(Data extracted from a collection)
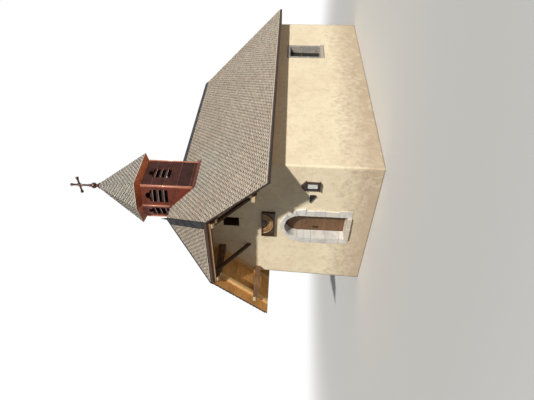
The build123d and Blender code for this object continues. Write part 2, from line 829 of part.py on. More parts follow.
def belfry():
    roof_body = nave_roof_body()
    low = roof_z(belfry_half_width) - belfry_skirt
    height = belfry_top - low
    outer = extrude(plan_face(hexagon(), low), amount=height)
    inner = extrude(plan_face(hexagon(-belfry_wall), low), amount=height)
    walls = outer - inner - roof_body
    slats = []
    step = louvre_height / louvre_count
    slat_run = slat_depth * cos(radians(slat_tilt))
    for middle, angle in belfry_faces():
        plane = face_place(middle, angle, belfry_top - louvre_drop - louvre_height)
        cut = extrude(plane * louvre_outline(), amount=slat_depth, both=True)
        walls -= cut
        for i in range(1, louvre_count):
            place = Pos(0, step * i, -slat_run / 2) * Rot(slat_tilt, 0, 0)
            slat = plane * (place * Box(louvre_width, slat_thickness, slat_depth))
            slats.append(slat & cut & outer)
    add("belfry_walls", walls)
    add("belfry_louvres", *slats)
    strips = []
    skin = extrude(plan_face(hexagon(strip_thickness), low), amount=height) - outer - roof_body
    for x, y in hexagon():
        strips.append(Pos(x, y, low + height / 2) * Cylinder(strip_width, height) & skin)
    add("belfry_corner_strips", *strips)
    apron = extrude(plan_face(hexagon(flashing_width)), amount=belfry_top)
    apron -= extrude(plan_face(hexagon()), amount=belfry_top)
    apron &= nave_roof_body(flashing_thickness) - roof_body
    for strip in strips:
        apron -= strip
    add("belfry_flashing", apron)


def spire_section(share):
    """Plan of the spire where it has shrunk to a share of its eave, about its own middle."""
    return [(x * share, belfry_middle + (y - belfry_middle) * share) for x, y in hexagon(spire_overhang)]


def spire():
    solid = frustum(spire_section(1), spire_eave_z, spire_section(tip_share), spire_apex_z)
    hollow = Pos(0, 0, -spire_shell) * solid
    add("spire_roof", solid - hollow)
    soffit = frustum(hexagon(), belfry_top, hexagon(spire_overhang), spire_eave_z)
    soffit -= extrude(plan_face(hexagon(-belfry_wall), belfry_top), amount=soffit_rise)
    add("spire_cornice", soffit)
    middle = (0, belfry_middle)
    cap_share = tip_share + (1 - tip_share) * cap_height / spire_height
    grow = cap_thickness / belfry_half_width
    cap = frustum(spire_section(cap_share + grow), spire_apex_z - cap_height,
                  spire_section(tip_share + grow), spire_apex_z + ball_sink)
    ball_z = spire_apex_z - ball_sink + ball_radius
    half_outline = [(0, ball_z - ball_radius)]
    bands = 8
    for i in range(1, bands):
        turn = radians(180 * i / bands)
        half_outline.append((ball_radius * sin(turn), ball_z - ball_radius * cos(turn)))
    half_outline.append((0, ball_z + ball_radius))
    ball = turned(half_outline, middle)
    add("spire_ball", cap + ball - solid)
    add("spire_cross", spire_cross(ball_z) - ball)


def knob(length):
    """A turned end of the cross, along Z from where the rod meets it."""
    r = cross_knob_radius
    return turned([(0, 0), (cross_rod_radius, 0), (r, length * 0.35), (r, length * 0.65), (r / 2, length),
                   (0, length)])


def spire_cross(ball_z):
    top = ball_z + cross_height
    arm_z = top - cross_arm_drop
    knob_length = 2 * cross_knob_radius
    foot = ball_z + ball_radius - ball_sink
    rod_top = top - knob_length
    cross = Pos(0, 0, (foot + rod_top) / 2) * Cylinder(cross_rod_radius, rod_top - foot)
    cross += Pos(0, 0, rod_top) * knob(knob_length)
    cross += turned([(0, foot), (cross_rod_radius, foot), (collar_radius, foot + collar_height * 0.3),
                     (collar_radius, foot + collar_height * 0.55), (cross_rod_radius, foot + collar_height),
                     (0, foot + collar_height)])
    rod_end = cross_half_span - cross_knob_radius
    cross += Pos(0, 0, arm_z) * Rot(0, 90, 0) * Cylinder(cross_rod_radius, 2 * rod_end)
    for turn in (-90, 90):
        cross += Pos(0, 0, arm_z) * Rot(0, turn, 0) * Pos(0, 0, rod_end) * knob(knob_length)
    for turn in (45, 135):
        cross += Pos(0, 0, arm_z) * Rot(0, turn, 0) * Cylinder(cross_ray_radius, 2 * cross_ray)
    return Pos(0, belfry_middle, 0) * cross


def roof_metal():
    wing = ridge_cap_width
    t = ridge_cap_thickness * sqrt(1 + slope ** 2)
    outline = [(-wing, roof_z(wing)), (0, ridge_height), (wing, roof_z(wing)), (wing, roof_z(wing) + t),
               (0, ridge_height + t), (-wing, roof_z(wing) + t)]
    start = hexagon(flashing_width)[3][1]
    length = apse_y - start
    add("ridge_cap", upright(outline, length, at=(0, start + length / 2)))
    # Everything under the porch's slopes, and the same again lifted by the sheet's thickness
    below, above = [porch_roof_body(lift) for lift in (0, hip_band_thickness)]
    sheet = above - below
    sheet &= block(-nave_width, nave_width, front_y, apex_y, 0, 2 * ridge_height)
    band = sheet & hip_cover(hip_band_width, hip_strip_width)
    strip = sheet & mirrored(hip_cover(hip_strip_width, hip_strip_width))
    add("half_hip_flashing", band + strip)
    foot = ridge_height - slope * spike_radius
    spike = turned([(0, foot), (spike_radius, foot), (spike_tip_radius, ridge_height + spike_height),
                    (0, ridge_height + spike_height)], peak)
    add("apex_spike", spike - above)


def hip_cover(front_width, side_width):
    """An upright strip over the half hip's right hip, with its width on each side of the hip's line."""
    offset = (front_width - side_width) / 2 * sqrt(0.5)
    reach = 2 * half_hip_x
    return upright([(0, 0), (reach, 0), (reach, 2 * ridge_height), (0, 2 * ridge_height)],
                   front_width + side_width, (peak[0] - offset, peak[1] - offset), front_hip_angles[0])


def porch_roof_body(lift):
    """Everything under the two slopes and the half hip, with their faces raised by a margin."""
    top = ridge_height + lift * sqrt(1 + slope ** 2)
    low = top - slope * half_width
    body = upright([(-half_width, low), (-half_width, 0), (half_width, 0), (half_width, low), (0, top)],
                   2 * nave_length)
    return body & upright([(front_y, top - slope * half_hip_x), (apex_y, top), (nave_length, top),
                           (nave_length, 0), (front_y, 0)], nave_width * 2, angle=90)


def garland_rim(top, share):
    """Points of a hanging half oval, as a share of the garland's own."""
    turns = [pi * (1 + i / garland_steps) for i in range(garland_steps + 1)]
    return [(garland_half_width * share * cos(t), top + garland_drop * share * sin(t)) for t in turns]


def front_fittings():
    z0 = arch_top + niche_gap
    z1 = z0 + niche_height
    half = niche_width / 2
    deep = front_face(z0) + niche_depth
    front = front_face(z0) - niche_depth
    back = front_face(z0) - niche_board
    top = z1 - niche_board
    box = block(-half, half, front, deep, z0, z1)
    box -= block(-half + niche_board, half - niche_board, front - 1, back, z0 + niche_board, top)
    add("niche_case", Pos(niche_middle, 0, 0) * box - outer_body)
    rim = garland_rim(top, 1) + garland_rim(top, garland_hole_share)[::-1]
    add("niche_garland", upright(rim, garland_thickness, at=(niche_middle, back - garland_thickness / 2)))
    add("notice_case", notice_case())
    t1 = sill_height + lamp_top
    t0 = t1 - lamp_height
    lamp = upright([(lamp_left, t1), (lamp_left + lamp_width, t1), (lamp_left + lamp_width, t0)],
                   2 * lamp_depth, at=(0, front_face(t1)))
    add("wall_lamp", lamp - outer_body)


def notice_case():
    """A glazed box for notices, with a small gabled roof and a ledge under it."""
    z0 = sill_height + case_bottom
    z1 = z0 + case_height
    half = case_width / 2
    wide = half + case_roof_reach
    front = front_face(z0) - case_depth
    deep = front_face(z0) + case_depth
    middle = (case_middle, (front + deep) / 2)
    outline = [(-half, z0), (half, z0), (half, z1), (0, z1 + case_roof_rise), (-half, z1)]
    case = upright(outline, deep - front, at=middle)
    case -= block(case_middle - half + case_board, case_middle + half - case_board, front - 1,
                  front + case_recess, z0 + case_board, z1 - case_board)
    drop = case_roof_rise * case_roof_reach / half
    eave = z1 - drop
    peak_z = z1 + case_roof_rise
    roof = [(-wide, eave), (0, peak_z), (wide, eave), (wide, eave + case_roof_thickness),
            (0, peak_z + case_roof_thickness), (-wide, eave + case_roof_thickness)]
    case += upright(roof, deep - front + 2 * case_roof_reach, at=middle)
    case += block(case_middle - wide, case_middle + wide, front - case_roof_reach, deep,
                  z0 - case_roof_thickness, z0)
    return case - outer_body


def main():
    os.makedirs("parts", exist_ok=True)
    front_walls()
    gable_wall()
    side_and_apse_walls()
    stone_floor()
    door_surround()
    door_leaf()
    windows()
    plate_ring = wall_plates()
    straight_purlins, purlin_ring = purlins()
    front_timbers = half_hip_timbers(straight_purlins)
    rows, apse = rafters()
    jacks = half_hip_rafters()
    pair = [rows[1], mirrored(rows[1])]
    last_pair = [rows[-1], mirrored(rows[-1])]
    hip_rafters(front_timbers + [jacks[1]] + pair + straight_purlins,
                [plate_ring, purlin_ring] + apse + last_pair)
    roof_slopes()
    belfry()
    spire()
    roof_metal()
    front_fittings()
    for name, shape in nodes.items():
        export_step(shape, f"parts/{name}.step")
    print(len(nodes), "nodes")


main()
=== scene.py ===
"""The looks of a small chapel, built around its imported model."""
import math
import random

import bpy
from mathutils import Matrix, Vector, noise


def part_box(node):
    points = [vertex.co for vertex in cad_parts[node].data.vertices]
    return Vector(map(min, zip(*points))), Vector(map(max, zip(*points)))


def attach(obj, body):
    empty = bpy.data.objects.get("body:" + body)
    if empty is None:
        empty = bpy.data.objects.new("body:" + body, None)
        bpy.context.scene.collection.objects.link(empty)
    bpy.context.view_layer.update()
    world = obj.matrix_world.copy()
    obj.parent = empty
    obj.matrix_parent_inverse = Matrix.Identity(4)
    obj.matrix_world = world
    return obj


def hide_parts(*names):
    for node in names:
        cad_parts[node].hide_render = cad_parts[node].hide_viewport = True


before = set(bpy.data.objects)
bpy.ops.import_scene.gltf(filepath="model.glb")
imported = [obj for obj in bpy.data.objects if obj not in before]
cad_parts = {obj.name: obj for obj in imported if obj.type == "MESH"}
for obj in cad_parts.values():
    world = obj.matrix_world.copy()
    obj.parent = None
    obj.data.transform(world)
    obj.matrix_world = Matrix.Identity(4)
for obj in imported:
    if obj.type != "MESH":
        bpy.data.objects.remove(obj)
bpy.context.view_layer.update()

# Main lines of the model, in metres, read from its nodes where they show them
PITCH = math.radians(47.3)
SLOPE = math.tan(PITCH)
COVER = 0.100                       # thickness of the roof's covering, measured upright
LEAN = 0.02                         # lean of the walls' outer faces, run over rise
roof_low, roof_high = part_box("roof_right")
EAVE_X = roof_high[0]
RIDGE_Z = roof_high[2]
FRONT_Y = roof_low[1]
APSE_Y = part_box("ridge_cap")[1][1]
HIP_X, PEAK_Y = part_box("roof_half_hip")[1][:2]
EAVE_Z = RIDGE_Z - SLOPE * EAVE_X
HIP_Z = RIDGE_Z - SLOPE * HIP_X
HALF_TURN = math.tan(math.radians(22.5))
CORNER = EAVE_X * HALF_TURN
FOUNDATION_Z, SILL_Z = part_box("door_threshold")[0][2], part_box("door_threshold")[1][2]
HALF_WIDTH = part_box("front_wall_right")[1][0]
FOOT_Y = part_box("front_wall_left")[0][1]
WALL_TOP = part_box("front_wall_left")[1][2]
WALL = 0.620                        # thickness of the walls at their foot
DOOR_HALF = 0.540                   # the doorway's clear half width
RING_HALF = 0.870                   # outer half width of its stone surround
SPRING_Z = SILL_Z + 1.600
RING_Z = SPRING_Z - 0.170
REVEAL = 0.370                      # depth of the doorway's stones behind the wall's face
BUILDING = "building"
DOOR = "door"
WHITE = (1, 1, 1, 1)
UP = Vector((0, 0, 1))
FACING_FRONT = Matrix.Rotation(math.radians(90), 4, "X")


# Helpers for meshes

def mesh_object(name, verts, faces, look, slot, nodes=(), uvs=None, tints=None, body=BUILDING, smooth=False,
                bevel=None):
    """An object from lists. uvs holds each face's UVs, and tints its colour or its corners' colours.

    slot is not used, nodes the ones that it stands for, and bevel the width and the
    segments of its rounded edges.
    """
    mesh = bpy.data.meshes.new(name)
    mesh.from_pydata([tuple(v) for v in verts], [], faces)
    if uvs:
        layer = mesh.uv_layers.new(name="UVMap")
        layer.data.foreach_set("uv", [c for face in uvs for uv in face for c in uv])
    colours = mesh.color_attributes.new(name="tint", type="FLOAT_COLOR", domain="CORNER")
    flat = []
    for i, face in enumerate(faces):
        tint = tints[i] if tints else WHITE
        for corner in (tint if isinstance(tint[0], tuple) else [tint] * len(face)):
            flat += corner
    colours.data.foreach_set("color", flat)
    if smooth:
        mesh.polygons.foreach_set("use_smooth", [True] * len(mesh.polygons))
    mesh.update()
    obj = bpy.data.objects.new(name, mesh)
    bpy.context.scene.collection.objects.link(obj)
    obj.data.materials.append(M[look])
    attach(obj, body)
    if bevel:
        edges = obj.modifiers.new("edges", "BEVEL")
        edges.width, edges.segments = bevel
        edges.limit_method = "ANGLE"
        edges.angle_limit = math.radians(35)
    if nodes:
        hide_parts(*nodes)


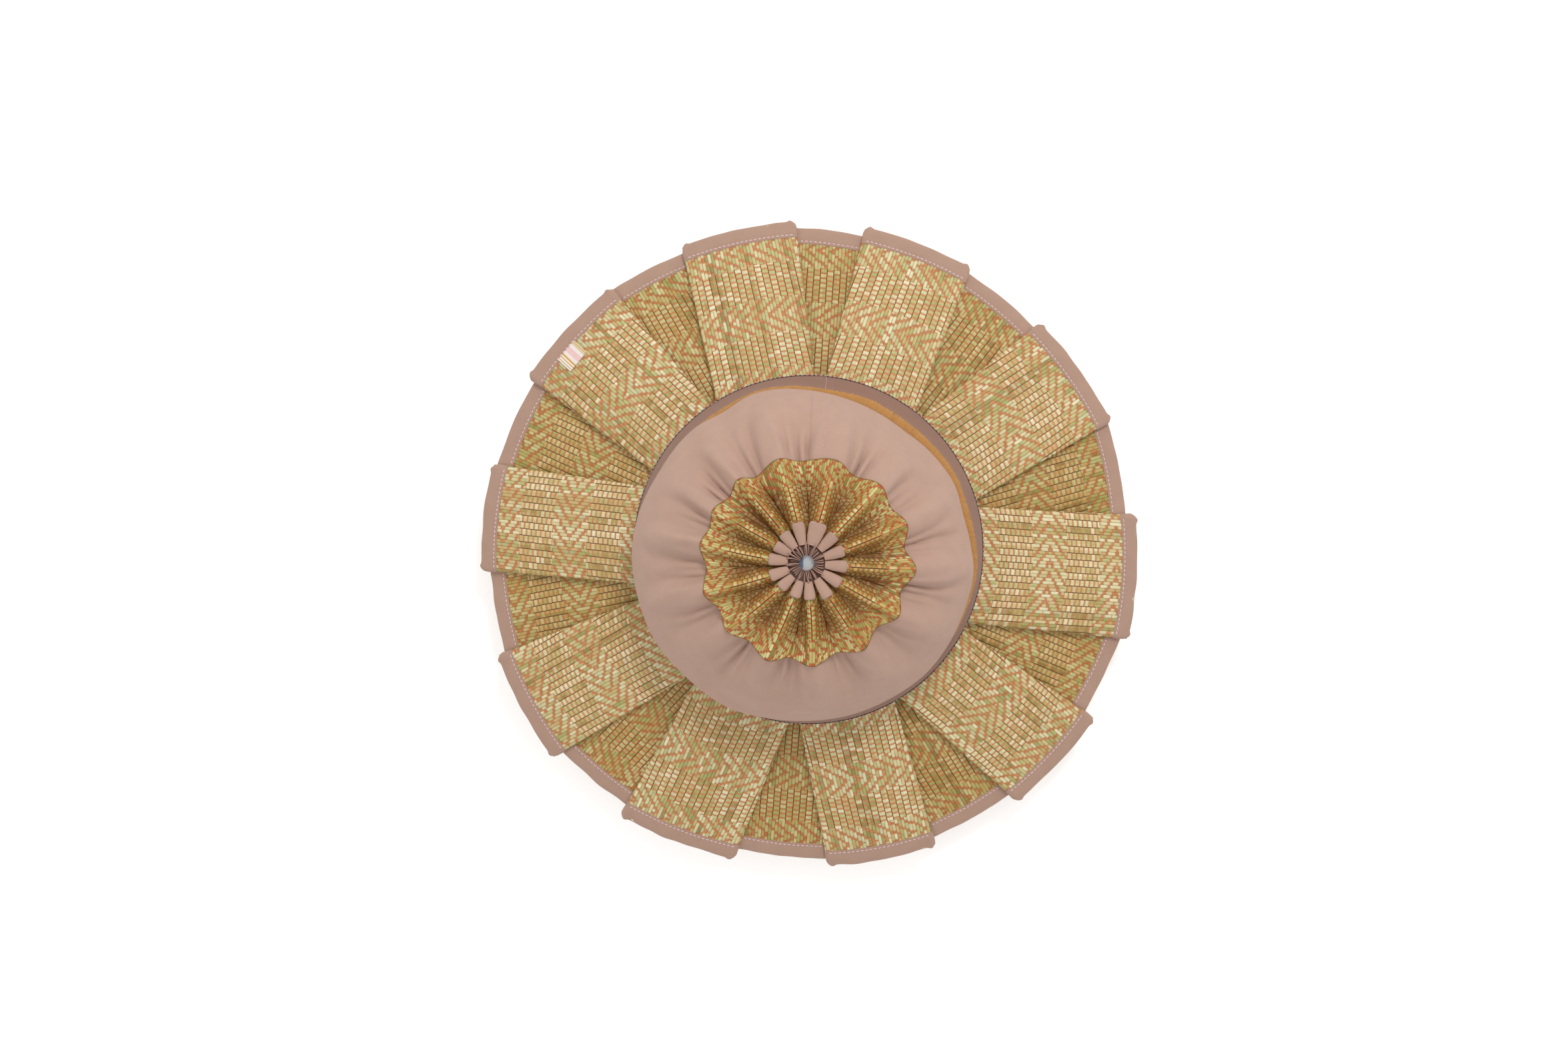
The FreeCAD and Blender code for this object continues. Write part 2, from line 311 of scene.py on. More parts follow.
class Leaf:
    """One panel of the brim between two folds, in its own frame: q runs along the mat across the
    panel, v down from the mat's outer edge, n off the mat's middle."""

    def __init__(self, az, rim_start, rim_end, start, end, raised, seed):
        self.az, self.raised, self.seed = math.radians(az), raised, seed
        self.rim = 0.5 * (rim_start + rim_end) - 1.0
        self.v_end = (self.rim - SEAM_R) / COS
        self.v_knots, self.sides = None, []
        for az_in, az_out in (start, end):
            a, b = unit(az_in) * FOLD_IN_R, unit(az_out) * FOLD_OUT_R
            tau = np.linspace(-0.3, 1.3, 90)[:, None]
            line = a + (b - a) * tau
            r = np.hypot(line[:, 0], line[:, 1])
            x = -line[:, 0] * math.sin(self.az) + line[:, 1] * math.cos(self.az)
            v = (self.rim - r) / COS
            order = np.argsort(v)
            self.sides.append((v[order], x[order]))
        half = max(self.side(1, 0.0) - self.side(0, 0.0), 1.0) / 2
        self.tilt = (rim_end - rim_start) / (2 * half)

    def side(self, which, v):
        knots, x = self.sides[which]
        return np.interp(v, knots, x)

    def point(self, q, v, n):
        """Position of mat point (q, v) moved n along the mat's normal."""
        q, v, n = np.broadcast_arrays(*(np.asarray(m, float) for m in (q, v, n)))
        depth = np.clip(v / self.v_end, 0, 1)
        xs, xe = self.side(0, v), self.side(1, v)
        if self.raised:
            rho = FOLD_RIM + (FOLD_SEAM - FOLD_RIM) * depth
            inset = rho + MAT_T / 2
            left, right = xs + inset, xe - inset
            over_r, over_l = np.maximum(q - right, 0), np.maximum(left - q, 0)
            a_r, a_l = np.minimum(over_r / rho, math.pi), np.minimum(over_l / rho, math.pi)
            rest_r, rest_l = over_r - a_r * rho, over_l - a_l * rho
            x = np.clip(q, left, right) + rho * (np.sin(a_r) - np.sin(a_l)) - rest_r + rest_l
            h = RAISED_H - rho * (2 - np.cos(a_r) - np.cos(a_l))
            nx, nh = np.sin(a_r) - np.sin(a_l), np.cos(a_r) * np.cos(a_l)
            middle = 0.5 * (xs + xe)
            width = np.maximum(0.5 * (xe - xs), 1)
            h = h + 0.55 * (1 - np.clip((x - middle) / width, -1, 1) ** 2) * smooth(depth * 3)
            h = h + 0.35 * soft_noise(x / 9, v / 16, self.seed)
        else:
            x, nx, nh = q, np.zeros_like(q), np.ones_like(q)
            h = RECESS_H + 0.22 * soft_noise(x / 8, v / 14, self.seed)
            outer = smooth((30 - v) / 24)
            h = h + outer * 1.1 * (smooth((x - xe + 7) / 7) + smooth((xs + 7 - x) / 7))
        curve = 0.8 + 0.2 * depth
        reach = self.rim - v * COS + self.tilt * x * (1 - depth)
        d = np.sqrt(np.maximum(reach ** 2 - curve * x ** 2, 1))
        r = np.hypot(d, x)
        az = self.az + np.arctan2(x, d)
        out = np.stack([np.cos(az), np.sin(az), np.zeros_like(az)], -1)
        tangent = np.stack([-np.sin(az), np.cos(az), np.zeros_like(az)], -1)
        up = np.array([0, 0, 1.0])
        normal = out * SIN + up * COS
        base = out * r[..., None] + up * (cone_z(r) + h)[..., None]
        return base + normal * (nh * n)[..., None] + tangent * (nx * n)[..., None]

    def q_range(self):
        v = np.linspace(0, self.v_end, 40)
        if self.raised:
            spare = math.pi * FOLD_RIM - FOLD_RIM - MAT_T / 2 + 2.6
            low, high = self.side(0, v).min() - spare, self.side(1, v).max() + spare
        else:
            low, high = self.side(0, v).min() - 3.0, self.side(1, v).max() + 3.0
        step = REED / 3
        return np.arange(math.floor(low / step), math.ceil(high / step) + 1) * step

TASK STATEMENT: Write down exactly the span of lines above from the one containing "side_and_apse_walls()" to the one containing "obj.matrix_world = Matrix.Identity(4)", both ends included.

ANSWER:
    side_and_apse_walls()
    stone_floor()
    door_surround()
    door_leaf()
    windows()
    plate_ring = wall_plates()
    straight_purlins, purlin_ring = purlins()
    front_timbers = half_hip_timbers(straight_purlins)
    rows, apse = rafters()
    jacks = half_hip_rafters()
    pair = [rows[1], mirrored(rows[1])]
    last_pair = [rows[-1], mirrored(rows[-1])]
    hip_rafters(front_timbers + [jacks[1]] + pair + straight_purlins,
                [plate_ring, purlin_ring] + apse + last_pair)
    roof_slopes()
    belfry()
    spire()
    roof_metal()
    front_fittings()
    for name, shape in nodes.items():
        export_step(shape, f"parts/{name}.step")
    print(len(nodes), "nodes")


main()
=== scene.py ===
"""The looks of a small chapel, built around its imported model."""
import math
import random

import bpy
from mathutils import Matrix, Vector, noise


def part_box(node):
    points = [vertex.co for vertex in cad_parts[node].data.vertices]
    return Vector(map(min, zip(*points))), Vector(map(max, zip(*points)))


def attach(obj, body):
    empty = bpy.data.objects.get("body:" + body)
    if empty is None:
        empty = bpy.data.objects.new("body:" + body, None)
        bpy.context.scene.collection.objects.link(empty)
    bpy.context.view_layer.update()
    world = obj.matrix_world.copy()
    obj.parent = empty
    obj.matrix_parent_inverse = Matrix.Identity(4)
    obj.matrix_world = world
    return obj


def hide_parts(*names):
    for node in names:
        cad_parts[node].hide_render = cad_parts[node].hide_viewport = True


before = set(bpy.data.objects)
bpy.ops.import_scene.gltf(filepath="model.glb")
imported = [obj for obj in bpy.data.objects if obj not in before]
cad_parts = {obj.name: obj for obj in imported if obj.type == "MESH"}
for obj in cad_parts.values():
    world = obj.matrix_world.copy()
    obj.parent = None
    obj.data.transform(world)
    obj.matrix_world = Matrix.Identity(4)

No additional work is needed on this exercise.